::: DATA :::

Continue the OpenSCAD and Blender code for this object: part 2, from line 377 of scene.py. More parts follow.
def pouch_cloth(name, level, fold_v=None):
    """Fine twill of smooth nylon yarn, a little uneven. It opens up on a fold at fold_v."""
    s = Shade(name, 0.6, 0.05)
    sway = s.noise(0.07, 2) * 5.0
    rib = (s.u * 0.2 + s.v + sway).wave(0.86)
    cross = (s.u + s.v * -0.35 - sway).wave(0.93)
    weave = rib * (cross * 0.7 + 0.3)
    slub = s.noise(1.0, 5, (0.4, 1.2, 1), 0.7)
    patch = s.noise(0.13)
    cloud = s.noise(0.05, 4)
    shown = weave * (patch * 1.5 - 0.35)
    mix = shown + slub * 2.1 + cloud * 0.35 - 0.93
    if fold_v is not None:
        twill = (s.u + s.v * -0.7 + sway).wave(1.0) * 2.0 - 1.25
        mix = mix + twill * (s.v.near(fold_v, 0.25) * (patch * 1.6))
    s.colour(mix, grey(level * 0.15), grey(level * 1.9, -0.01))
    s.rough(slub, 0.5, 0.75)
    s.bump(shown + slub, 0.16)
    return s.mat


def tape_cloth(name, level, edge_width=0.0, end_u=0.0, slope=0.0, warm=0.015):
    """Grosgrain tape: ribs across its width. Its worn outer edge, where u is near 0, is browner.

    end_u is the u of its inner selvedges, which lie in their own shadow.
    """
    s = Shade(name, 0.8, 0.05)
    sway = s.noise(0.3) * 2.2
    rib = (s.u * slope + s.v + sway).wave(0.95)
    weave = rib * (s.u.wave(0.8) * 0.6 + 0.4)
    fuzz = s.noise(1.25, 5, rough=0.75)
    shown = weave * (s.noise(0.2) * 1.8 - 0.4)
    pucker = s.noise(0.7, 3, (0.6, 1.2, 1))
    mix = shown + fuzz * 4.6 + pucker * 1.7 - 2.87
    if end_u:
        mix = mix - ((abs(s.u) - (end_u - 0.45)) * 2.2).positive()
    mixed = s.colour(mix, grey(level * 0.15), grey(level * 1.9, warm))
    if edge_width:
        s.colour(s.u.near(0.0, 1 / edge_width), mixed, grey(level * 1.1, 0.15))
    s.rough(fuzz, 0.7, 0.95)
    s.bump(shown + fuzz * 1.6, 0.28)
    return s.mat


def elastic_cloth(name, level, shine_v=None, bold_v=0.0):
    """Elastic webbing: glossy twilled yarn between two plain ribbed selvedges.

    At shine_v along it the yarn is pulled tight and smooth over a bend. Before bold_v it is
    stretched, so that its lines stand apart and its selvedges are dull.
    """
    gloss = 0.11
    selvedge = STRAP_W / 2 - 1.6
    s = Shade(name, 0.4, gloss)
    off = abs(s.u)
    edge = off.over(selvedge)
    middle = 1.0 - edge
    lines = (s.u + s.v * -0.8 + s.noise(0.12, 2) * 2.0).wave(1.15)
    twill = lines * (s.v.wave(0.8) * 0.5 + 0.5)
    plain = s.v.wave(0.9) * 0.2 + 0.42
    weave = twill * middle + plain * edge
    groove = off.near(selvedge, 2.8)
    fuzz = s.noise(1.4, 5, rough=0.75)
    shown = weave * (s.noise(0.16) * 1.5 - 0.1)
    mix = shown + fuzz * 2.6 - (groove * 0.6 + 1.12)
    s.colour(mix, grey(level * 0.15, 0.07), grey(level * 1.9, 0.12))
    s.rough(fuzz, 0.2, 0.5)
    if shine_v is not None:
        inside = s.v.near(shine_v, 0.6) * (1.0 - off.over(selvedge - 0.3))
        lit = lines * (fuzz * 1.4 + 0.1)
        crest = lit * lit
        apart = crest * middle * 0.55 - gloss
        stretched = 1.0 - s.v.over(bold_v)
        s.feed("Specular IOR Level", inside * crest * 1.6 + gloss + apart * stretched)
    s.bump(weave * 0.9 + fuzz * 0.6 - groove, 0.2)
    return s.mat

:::

[THE REQUEST]
Restate the first line and every line after it, word for word, stopping once the line with "0, is browner." is done.

[WRITTEN SOLUTION]
Continue the OpenSCAD and Blender code for this object: part 2, from line 377 of scene.py. More parts follow.
def pouch_cloth(name, level, fold_v=None):
    """Fine twill of smooth nylon yarn, a little uneven. It opens up on a fold at fold_v."""
    s = Shade(name, 0.6, 0.05)
    sway = s.noise(0.07, 2) * 5.0
    rib = (s.u * 0.2 + s.v + sway).wave(0.86)
    cross = (s.u + s.v * -0.35 - sway).wave(0.93)
    weave = rib * (cross * 0.7 + 0.3)
    slub = s.noise(1.0, 5, (0.4, 1.2, 1), 0.7)
    patch = s.noise(0.13)
    cloud = s.noise(0.05, 4)
    shown = weave * (patch * 1.5 - 0.35)
    mix = shown + slub * 2.1 + cloud * 0.35 - 0.93
    if fold_v is not None:
        twill = (s.u + s.v * -0.7 + sway).wave(1.0) * 2.0 - 1.25
        mix = mix + twill * (s.v.near(fold_v, 0.25) * (patch * 1.6))
    s.colour(mix, grey(level * 0.15), grey(level * 1.9, -0.01))
    s.rough(slub, 0.5, 0.75)
    s.bump(shown + slub, 0.16)
    return s.mat


def tape_cloth(name, level, edge_width=0.0, end_u=0.0, slope=0.0, warm=0.015):
    """Grosgrain tape: ribs across its width. Its worn outer edge, where u is near 0, is browner.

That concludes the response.